June 16 - Disillusionment with the political mainstream made Stuart Ryan do it.
Stuart Ryan campaigned for Ed Broadbent in the 1988 election, but he's running against him this election as the Communist Party of Canada candidate for Ottawa-Centre.
"He just blew it," said Ryan about Broadbent who ignored the major citizen-driven issue of whether Canada should sign a Free Trade Agreement with the United States during the campaign 16 years ago.
"I got angry."
Ryan's anger deepened when Svend Robinson dropped out of the New Democratic Party leadership race in 1997. Ryan looked for alternatives. A Communist Party of Canada cadre won him over to the party.
Ryan and party leader Miguel Figueroa, candidate for Beaches-East York in Toronto, two of the 31 confirmed Communist candidates, spoke to 18 people in a basement room of the Ottawa Public Library in the Ottawa-Centre riding on June 16. So far, it is the most mixed group of people I've seen near any of the candidates in this riding.
In the liveliest exchange of the evening, a New Democratic Party supporter at the meeting questioned why the Communist Party had made the "mistake" of running a candidate against Ed Broadbent.
Figueroa launched into his spin for the vote-stealing accusation. "We reject the idea we steal votes from the NDP. If anything, we'll get more votes for the NDP" because of the questions raised by Communist candidates.

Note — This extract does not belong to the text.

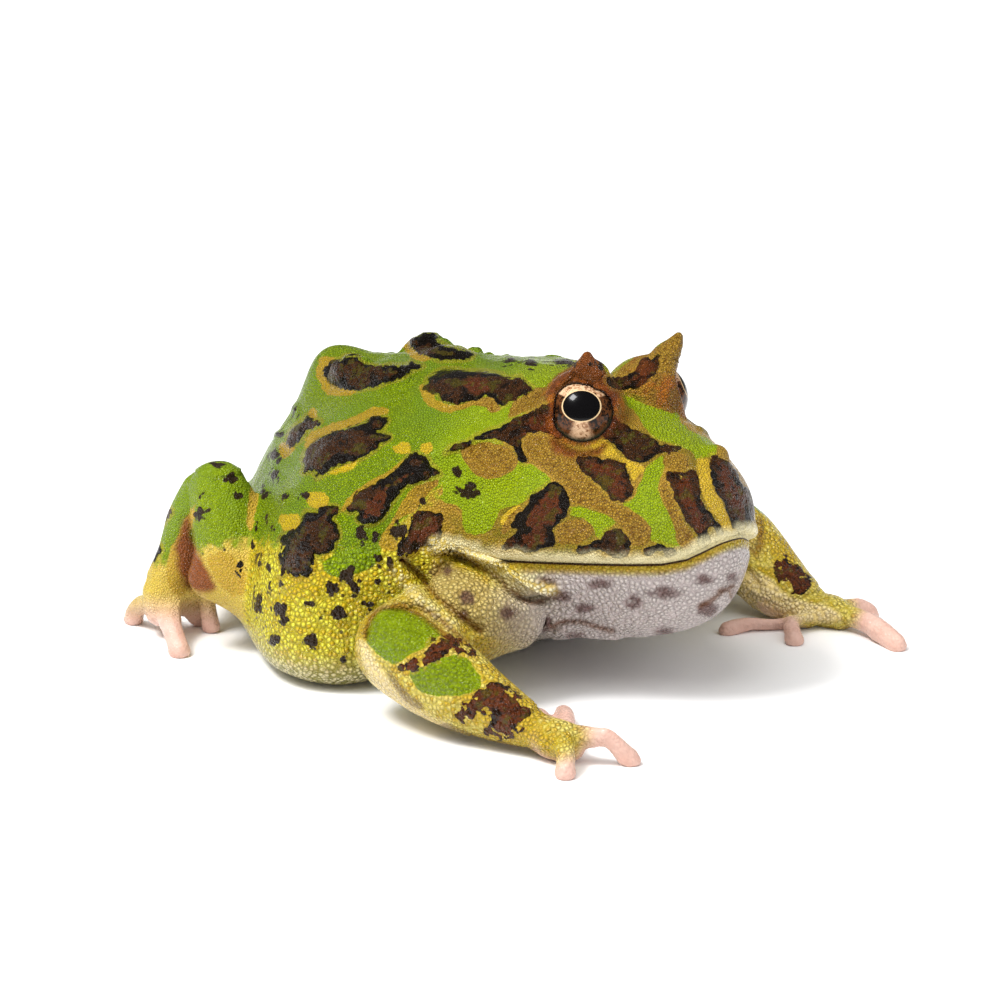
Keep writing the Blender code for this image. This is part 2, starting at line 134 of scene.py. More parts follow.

But I don`t buy either line. The mistake is the NDP`s inability to calculate the odds and a latent desire to co-opt the so-called left-wing of Canadian politics. Ryan and Figueroa have no chance of becoming parliamentarians and they know it. In the 2000 election, the 52 candidates of the Communist Party of Canada received 8,776 votes nationally.
The two candidates denounced the lack of debate on Canadian jobs, sovereignty and foreign policy at the nationally-televised leadership debates between Canada`s two "top business parties" (and those other guys) on June 14 and 15.
"The choices before the Canadian people are pretty stark," said Ryan.
"Everywhere you turn, there's some sort of Liberal government that's screwing the people," said Figueroa. When he collected the 100 signatures for his nomination papers in Toronto, he faced the frustration and anger of people.
"The anger is not just against the Liberals, but at the corruption of the whole system."
Conservatives and their allies in the media have used the Liberal sponsorship scandal to tap people's discontent and create the political space for a Conservative government, he said. The best case scenario would be a Liberal minority with a "strong progressive block."
"The election of a Tory majority government would constitute a devastating turn to the right," said Figueroa, adding that the struggle will not end on election day.
"We will meet on the [picket] line and the barricades and in the trenches after June 28."